I don’t know how to tell him this: that I cannot have me time with him in the house because of the above paragraph. I honestly don’t notice these annoyances so much anymore, but it’s super helpful to have a night without them for the sake of my sanity and our relationship, lol.
I’m also not sure how to tell him that I absolutely don’t want him to host the RPG at our place. First of all that ropes me in to playing because I’m friends with all his friends and I don’t do well with the constant “oh come on play with us”, I cave because I feel it’s the only way to make it end most of the time. I DO enjoy playing games with them, but seriously I just want ONE NIGHT to myself and that’s trumping my possible participation at the point. (He wants to host at our place because then he can play longer.
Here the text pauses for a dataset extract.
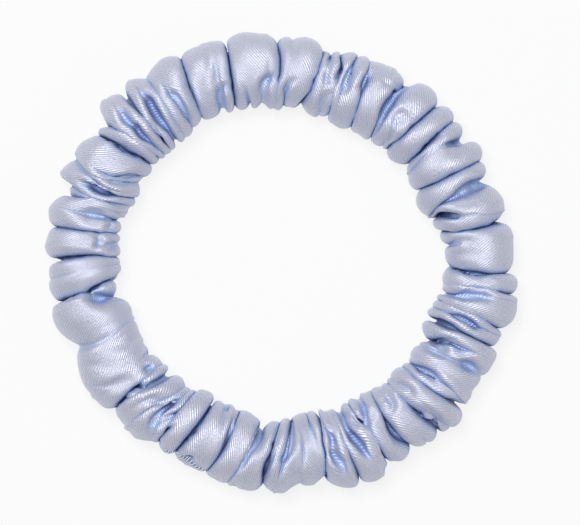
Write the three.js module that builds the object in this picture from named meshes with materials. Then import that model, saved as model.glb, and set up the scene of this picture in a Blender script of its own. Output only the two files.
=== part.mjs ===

At his friends, he has to leave earlier to make the long drive home so he can still get enough sleep for work. I can understand this but now that I’ve tasted a regular night to myself, I want to keep it!).
SO! Ladies! What would you do in this situation?
Post # 3
I completely understand needing a night to yourself. Sometimes Mr. F works late, and I often feel like a bad girlfriend for being excited about it, but sometimes it is just sooooo nice to grab some junk food, turn on TLC, and snuggle with the puppy on the couch. I really value my personal time to myself. Luckily Mr. F understands because he feels the same way. It’s nice to have your own time to remind you why you love spending time with your SO.
Maybe try explaining to him that it almost like having a girls night..just alone? lol
Post # 4
I send FI to hockey games and guys night out almsot every friday night. It gives him the time with his guys, and lets me watch the house marathons and sex and the city that he loathes so much.
Post # 5
I’ve always been a pretty private person, but fortunatley so has my guy, so we don’t have this issue as much as I have had with in past relationships. Throughout the week, we each have our nights where we hang out together, and twice a week he does a Raid on WOW with a bunch of his friends. On those nights, I get to do whatever I want and I LOVE it. lol. So I totally understand your thoughts on this. I would just sit your guy down and explain it to him. Sometimes it just feels good to do your own thing without having to worry about if the other person. I think everyone is like this to some extent. That is why you can still maintain your individuality while continuing as a strong couple. I’d just sit down with him and talk it out. Hopefully he will be more understanding once you explain how you feel. Good luck!!!
Post # 6
Mr. F and I are recluses. We have each other, and suprisingly neither one of us really has any steady friends, it’s kind of just us two. lol We’ve tried making friends in the past but no one really seems to be similar enough to us to be worth keep up a friendship .
I find that most women my age (23) are still very focused on going out drinking and partying, and that has never been me. I’d much rather be home with a good rented movie and dessert 🙂
Post # 7
I love RPGs so I probably not much help but..
could you blame it on aunt flow? guys usually don’t seem to fuss with a reason like that, unless they are a nursing student and know how to combat those “issues”.. but thats another story.
Just tell him you are feeling moody cause of your period and maybe he’ll get the idea.
Post # 8
@runnerbeez: OMG that’s almost exactly what I do – trying to cut the junk food – but SAME thing. our schedule has a guaranteed time alone when my FH is at drill (military reservist). I feel terrible looking forward to those weekends, but I do and I know they help keep me sane because I can re-enjoy him being home.
I think you should just talk to him, he should understand. We all need quiet time alone. Ask him to try allowing you X # of days a month where you can be alone, relax and not have to worry about entertaining anyone. I think guys often don’t understand how even if we’re relaxing at home together, we still often want to entertain our guy – “can I get you anything?” “are you ok?”
He might understand more than you give him credit for.